The Senate versions of the Sales Tax on Machinery and Equipment and Corporate Franchise Tax bills are better than the House versions:

SB 39 (Sen. Mount) – Providing for a full state sales tax exclusion for equipment purchased to replace or repair equipment damaged in connection with the hurricanes, including damage from water, wind, fire, or criminal acts. Unlike HB 39 (Rep. Hammett), this bill does not require that the damaged equipment be uninsured or under insured.

Reported favorably by the Senate Revenue and Fiscal Affairs Committee and awaiting action on the Senate floor.

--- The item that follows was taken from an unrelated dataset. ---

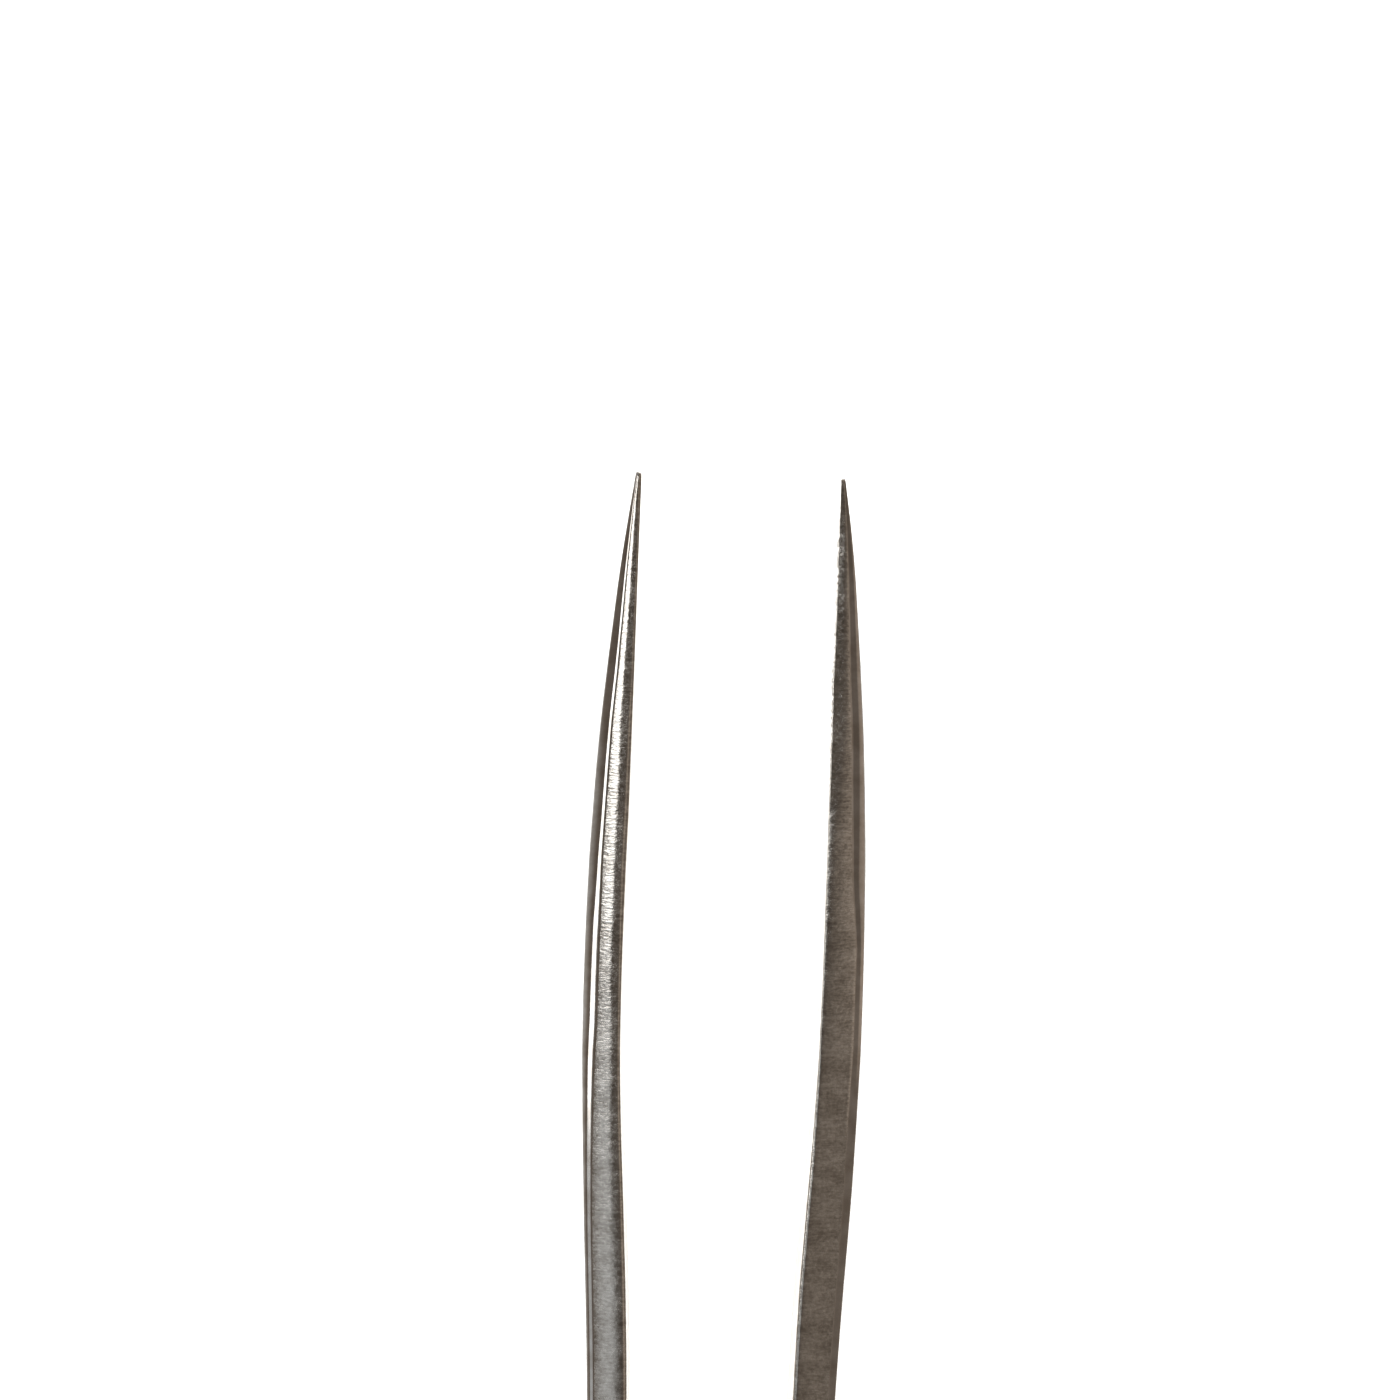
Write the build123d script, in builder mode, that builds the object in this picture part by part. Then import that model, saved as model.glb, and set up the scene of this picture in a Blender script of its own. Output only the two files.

SB 41 (Sen. Mount) – Provides for the non-taxability for corporation franchise tax purposes of borrowed capital in excess of the borrowed capital on the corporations books for the calendar or fiscal year closing immediately prior to August 28, 2005. Unlike HB 41, which requires 50% of the corporations total revenues to come from the hurricane impact area or 50% of the corporations total property to have been situated in or used in the hurricane impact area, SB 41 provides that the corporations authorized to use this use the benefits of the bill are corporations that either had (1) at least 50% of their property in the state located in, or (2) received at least 50% of their in-state revenues from, the Hurricane Katrina or Hurricane Rita FEMA Individual Assistance Areas. The Senate bill looks not to total revenues and property, but to revenues and property in Louisiana. If the corporation meets the thresholds, the new borrowed capital does not have to be directly tied to damage in order to be excluded.

Reported favorably by the Senate Revenue and Fiscal Affairs Committee and awaiting action on the Senate floor.